> THE EXERCISE
From the listing, collect all lines containing the word "body".

━━━━━ DATA SHOWN ━━━━━

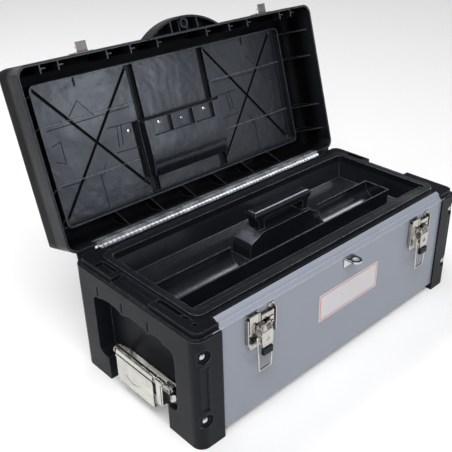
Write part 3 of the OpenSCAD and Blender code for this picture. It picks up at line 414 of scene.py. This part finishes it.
# darkest and lightest shade of the black mouldings, and of the lid, which is a little paler
BLACK = (0.0035, 0.0039, 0.0050), (0.0085, 0.0094, 0.0118)
LID_BLACK = (0.0045, 0.0050, 0.0065), (0.013, 0.0145, 0.018)
M = {
    "paint": paint("case_paint", (0.183, 0.199, 0.236), 0.0010),
    "cap": plastic("cap_plastic", BLACK, rough=0.42, grain=1500, round_edge=0.0016, gloss=0.14,
                   wave=0.0006, marks=cap_marks),
    "rim": plastic("rim_plastic", BLACK, rough=0.34, grain=1500, round_edge=0.0014, gloss=0.11,
                   wave=0.0006),
    "lid": plastic("lid_plastic", LID_BLACK, rough=0.28, grain=1300, round_edge=0.0010, gloss=0.60,
                   wave=0.0022, marks=lid_marks),
    "tray": plastic("tray_plastic", BLACK, rough=0.23, grain=1500, round_edge=0.0018, gloss=0.55,
                    wave=0.0008),
    "handle": plastic("handle_plastic", BLACK, rough=0.42, grain=1800, round_edge=0.0012,
                      gloss=0.5),
    "tip": plastic("tip_plastic", BLACK, rough=0.36, grain=2500, round_edge=0.0007, gloss=0.15),
    "nickel": metal("latch_nickel", (0.56, 0.54, 0.505), rough=0.20, round_edge=0.0003,
                    dull=(0.30, 0.29, 0.26), corner_shade=0.006),
    "cover": metal("cover_nickel", (0.66, 0.645, 0.60), rough=0.24, round_edge=0.0004,
                   brush=(300, 2400, 300), scratch=0.5, corner_shade=0.006),
    "zinc": metal("hinge_zinc", (0.80, 0.83, 0.89), rough=0.36, round_edge=0.0004,
                  brush=(25, 1500, 1500), scratch=0.12, dull=(0.50, 0.53, 0.58),
                  shade_at=knuckle_gap_shade),
    "rivet": metal("rivet_steel", (0.62, 0.63, 0.65), rough=0.24, round_edge=0.0004, corner_shade=0.002),
}

SHOWN = {
    "paint": ("steel_wrap",),
    "cap": ("end_cap_left", "end_cap_right"),
    "rim": ("rim_frame",),
    "lid": ("lid_shell",),
    "tray": ("tote_tray",),
    "handle": ("carry_handle",),
    "tip": ("lever_tip_left", "lever_tip_right"),
    "nickel": ("latch_base_left", "latch_base_right", "lever_left", "lever_right", "bail_left",
               "bail_right", "lid_keepers", "handle_clips"),
    "cover": ("side_bracket_left", "side_bracket_right", "side_cover_left", "side_cover_right",
              "side_hook_left", "side_hook_right"),
    "zinc": ("hinge_case_leaf", "hinge_lid_leaf"),
    "rivet": ("cap_rivets", "hinge_pin", "padlock_eye", "latch_pin_left", "latch_pin_right",
              "latch_rivets", "side_rod_left", "side_rod_right", "keeper_rivets", "lid_rivets"),
}
for key, names in SHOWN.items():
    for name in names:
        materials = NODE[name].data.materials
        materials.clear()
        materials.append(M[key])


# ---------------------------------------------------------------- pieces made here
def new_object(name, bm, mat):
    mesh = bpy.data.meshes.new(name)
    bm.to_mesh(mesh)
    bm.free()
    mesh.materials.append(mat)
    ob = bpy.data.objects.new(name, mesh)
    SCENE.collection.objects.link(ob)
    return ob


def new_piece(name, bm, mat, body):
    """A piece that rides on a body, in the material given."""
    bmesh.ops.recalc_face_normals(bm, faces=bm.faces)
    ob = new_object(name, bm, mat)
    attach(ob, body)


def bridge(bm, ring, other):
    """Faces between two rings of as many points."""
    for k in range(len(ring)):
        j = (k + 1) % len(ring)
        bm.faces.new((ring[k], ring[j], other[j], other[k]))


def rounded_rect(w, h, r, steps=6):
    pts = []
    for cx, cy, start in ((w / 2 - r, h / 2 - r, 0), (-w / 2 + r, h / 2 - r, 90),
                          (-w / 2 + r, -h / 2 + r, 180), (w / 2 - r, -h / 2 + r, 270)):
        for i in range(steps + 1):
            a = math.radians(start + 90 * i / steps)
            pts.append((cx + r * math.cos(a), cy + r * math.sin(a)))
    return pts


def label_material():
    """A blank vinyl label: white, with a plain coloured band printed just inside its edge."""
    n = Surface("blank_label")
    x, _, z = n.split(n.place())
    from_edge = n.least(n.minus(LABEL_W / 2, n.away(x, LABEL_X)),
                        n.minus(LABEL_H / 2, n.away(z, LABEL_Z)))
    band = n.times(n.math("GREATER_THAN", from_edge, 0.0022),
                   n.math("LESS_THAN", from_edge, 0.0036))
    fibre = n.noise(600, 3, 0.6)
    white = n.mix(fibre, (0.49, 0.475, 0.485), (0.54, 0.525, 0.535))
    n.feed("Base Color", n.mix(band, white, LABEL_RED))
    n.set("Coat Weight", 0.2)
    n.set("Coat Roughness", 0.15)
    n.feed("Roughness", n.map(fibre, 0.34, 0.42))
    n.feed("Normal", n.bump(fibre, 0.1, 0.00003))
    return n.mat


def blank_label(thick=0.00025, corner=0.0025):
    """The plate on the front: its face and its edge, on the steel."""
    bm = bmesh.new()
    outline = [(LABEL_X + x, LABEL_Z + z) for x, z in rounded_rect(LABEL_W, LABEL_H, corner)]
    front = [bm.verts.new((x, -STEEL_Y - thick, z)) for x, z in outline]
    back = [bm.verts.new((x, -STEEL_Y, z)) for x, z in outline]
    bm.faces.new(front)
    bridge(bm, back, front)
    new_piece("blank_label", bm, label_material(), "case")


def raised_line(bm, points, width=0.0016, height=0.0010, foot=0.0003):
    """A low moulded line along points on the lid's floor, given in mm.

    Its section is a mound, with a foot sunk in the floor.
    """
    pts = [Vector(p) * MM for p in points]
    section = ((-0.5, -foot), (-0.32, 0.6 * height), (-0.12, height), (0.12, height),
               (0.32, 0.6 * height), (0.5, -foot))
    rings = []
    for i, p in enumerate(pts):
        before = (p - pts[i - 1]).normalized() if i else (pts[1] - p).normalized()
        after = (pts[i + 1] - p).normalized() if i < len(pts) - 1 else before
        side = Vector((-(before.y + after.y), before.x + after.x)).normalized()
        # wider at a corner, so the line keeps its width
        side /= max(0.5, side.dot(Vector((-before.y, before.x))))
        ring = []
        for share, h in section:
            q = p + side * width * share
            ring.append(bm.verts.new(LID_TURN @ Vector((q.x, q.y, LID_FLOOR - h))))
        rings.append(ring)
    for ring, other in zip(rings, rings[1:]):
        bridge(bm, ring, other)
    bm.faces.new(rings[0])
    bm.faces.new(rings[-1])


def lid_moulded_lines():
    """Fine lines moulded in the lid's two bays, and an ejector's ring between them."""
    # in mm, for the bay at +X, and mirrored for the other
    bay = (
        ((238, -34.6), (90, -37.2)),
        ((239, 51.8), (196, 53.0)),
        ((133, 27.5), (88, 29.7)),
        ((176.9, -67.1), (196.2, -46.6)),
        ((236, -10.8), (220.6, -14.8), (220.6, 19.6), (236, 12.5)),
        ((137.7, -13.6), (92.2, -12.4)),
        ((120.5, -12.6), (125.2, 19.9)),
        ((112.9, -12.2), (117.2, 18.8)),
        ((154.6, 36.0), (161.0, 44.0), (162.7, 51.0), (167.4, 56.0), (168.8, 61.0)),
    )
    bm = bmesh.new()
    for line in bay:
        for sign in (-1, 1):
            raised_line(bm, [(sign * x, y) for x, y in line])
    ring_x, ring_y, ring_r = -1, -66, 3.4
    turns = [math.radians(a) for a in range(0, 361, 20)]
    ring = [(ring_x + ring_r * math.cos(a), ring_y + ring_r * math.sin(a)) for a in turns]
    raised_line(bm, ring, width=0.0010, height=0.0006)
    new_piece("lid_moulded_lines", bm, M["lid"], "lid")


def dome(bm, at, axis, radius, height, steps=18):
    """A low domed rivet head standing on at, along axis."""
    turn = axis.to_track_quat("Z", "Y").to_matrix()
    # shares of the radius and of the height, from the foot up
    profile = ((1.0, -0.25), (1.0, 0.12), (0.90, 0.45), (0.68, 0.76), (0.36, 0.94))
    rows = []
    for out, high in profile:
        row = []
        for k in range(steps):
            a = math.tau * k / steps
            p = Vector((radius * out * math.cos(a), radius * out * math.sin(a), height * high))
            row.append(bm.verts.new(at + turn @ p))
        rows.append(row)
    top = bm.verts.new(at + turn @ Vector((0, 0, height)))
    for row, other in zip(rows, rows[1:]):
        bridge(bm, row, other)
    for k in range(steps):
        bm.faces.new((rows[-1][k], rows[-1][(k + 1) % steps], top))
    bm.faces.new(list(reversed(rows[0])))


def hinge_rivets():
    """The seven small rivets along the lid's leaf of the hinge."""
    bm = bmesh.new()
    last = HINGE_LEN / 2 - 0.022
    axis = LID_TURN.to_3x3() @ Vector((0, -1, 0))
    for k in (-3, -2, -1, 0, 1, 2, 3):
        at = LID_TURN @ Vector((last * k / 3, LEAF_Y, LEAF_RIVET_Z))
        dome(bm, at, axis, radius=0.0021, height=0.0008)
    new_piece("hinge_rivets", bm, M["rivet"], "lid")


blank_label()
lid_moulded_lines()
hinge_rivets()

# ---------------------------------------------------------------- camera
# fitted to the photograph, whose side is PHOTO_PX pixels
PHOTO_PX = 452
FOCAL_PX, SHIFT_PX = 696.36, -32.38
CAM_PLACE = Vector((-0.69519, -0.64710, 0.69895))
YAW, PITCH = math.radians(44.837), math.radians(-28.986)
forward = Vector((math.sin(YAW) * math.cos(PITCH), math.cos(YAW) * math.cos(PITCH),
                  math.sin(PITCH)))
right = Vector((math.cos(YAW), -math.sin(YAW), 0))
up = right.cross(forward)
cam = bpy.data.objects.new("camera", bpy.data.cameras.new("camera"))
SCENE.collection.objects.link(cam)
cam.data.sensor_width = 36
cam.data.lens = FOCAL_PX * cam.data.sensor_width / PHOTO_PX
cam.data.shift_x = SHIFT_PX / PHOTO_PX
cam.data.clip_start, cam.data.clip_end = 0.01, 20
facing = Matrix((right, up, -forward)).transposed()
cam.matrix_world = Matrix.Translation(CAM_PLACE) @ facing.to_4x4()
SCENE.camera = cam

# ---------------------------------------------------------------- floor and light
bm = bmesh.new()
bmesh.ops.create_grid(bm, x_segments=8, y_segments=8, size=6)
n = Surface("floor_white")
n.feed("Base Color", n.mix(n.noise(3, 2), (0.93, 0.93, 0.93), (0.95, 0.95, 0.95)))
n.set("Roughness", 0.8)
floor = new_object("floor", bm, n.mat)


def new_light(name, kind, toward, power):
    ob = bpy.data.objects.new(name, bpy.data.lights.new(name, kind))
    SCENE.collection.objects.link(ob)
    ob.rotation_mode = "QUATERNION"
    ob.rotation_quaternion = Vector(toward).to_track_quat("-Z", "Y")
    ob.data.energy = power
    return ob


def area(name, place, target, size, power, only=()):
    """A soft box. only names the CAD nodes that it lights, where it is not for everything."""
    ob = new_light(name, "AREA", Vector(target) - Vector(place), power)
    ob.location = place
    ob.data.shape = "RECTANGLE"
    ob.data.size, ob.data.size_y = size
    if only:
        lit = bpy.data.collections.new(name + "_lit")
        for node in only:
            lit.objects.link(NODE[node])
        ob.light_linking.receiver_collection = lit


HINGE_NODES = ("hinge_case_leaf", "hinge_lid_leaf", "hinge_pin")
EDGED_NODES = ("rim_frame", "tote_tray", "lid_shell", "end_cap_left", "end_cap_right",
               "carry_handle", *HINGE_NODES)
area("key", (-2.0, -1.8, 1.6), (-0.15, -0.05, 0.15), (1.2, 1.0), 21)
area("front_top", (-0.7, -1.1, 2.2), (0, -0.1, 0.15), (1.4, 0.4), 12)
area("top", (-0.3, 1.2, 2.3), (0, 0.0, 0.1), (1.8, 0.4), 21)
area("steel_top", (-0.9, -0.95, 2.3), (-0.1, -0.13, 0.15), (1.4, 0.3), 60, ("steel_wrap",))
area("lid_sheen", (1.36, -2.50, 0.85), (-0.05, 0.2, 0.35), (0.6, 0.6), 9, ("lid_shell",))
area("trough", (1.65, 0.30, 2.0), (-0.1, 0, 0.16), (1.0, 1.0), 32, ("tote_tray",))
area("hinge_top", (1.2, 0.14, 1.8), (0, 0.138, 0.178), (1.6, 0.8), 13, HINGE_NODES)
area("edges", (2.2, -0.55, 1.05), (0, -0.1, 0.18), (0.9, 0.3), 20, EDGED_NODES)
sky = new_light("sky", "SUN", (0.22, 0.34, -0.92), 1.9)
sky.data.angle = math.radians(60)

# the studio round the object, darker up high and to one side for the dark faces to reflect
world = bpy.data.worlds.new("studio")
SCENE.world = world
world.use_nodes = True
n = Nodes(world.node_tree)
side, _, height = n.split(n.add("ShaderNodeTexCoord").outputs["Generated"])
by_height = n.grey_ramp(height, ((0.17, 1.25), (0.33, 0.15)))
by_side = n.grey_ramp(side, ((0.60, 0.9), (0.68, 0.30), (0.74, 0.30), (0.82, 0.8)))
background = world.node_tree.nodes["Background"]
n.link(n.mix(1.0, by_height, by_side, "MULTIPLY"), background.inputs["Color"])
background.inputs["Strength"].default_value = 0.7
SCENE.view_settings.view_transform = "Standard"
SCENE.view_settings.look = "None"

━━━━━

> RESULT FOR THIS TASK
def new_piece(name, bm, mat, body):
    """A piece that rides on a body, in the material given."""
    attach(ob, body)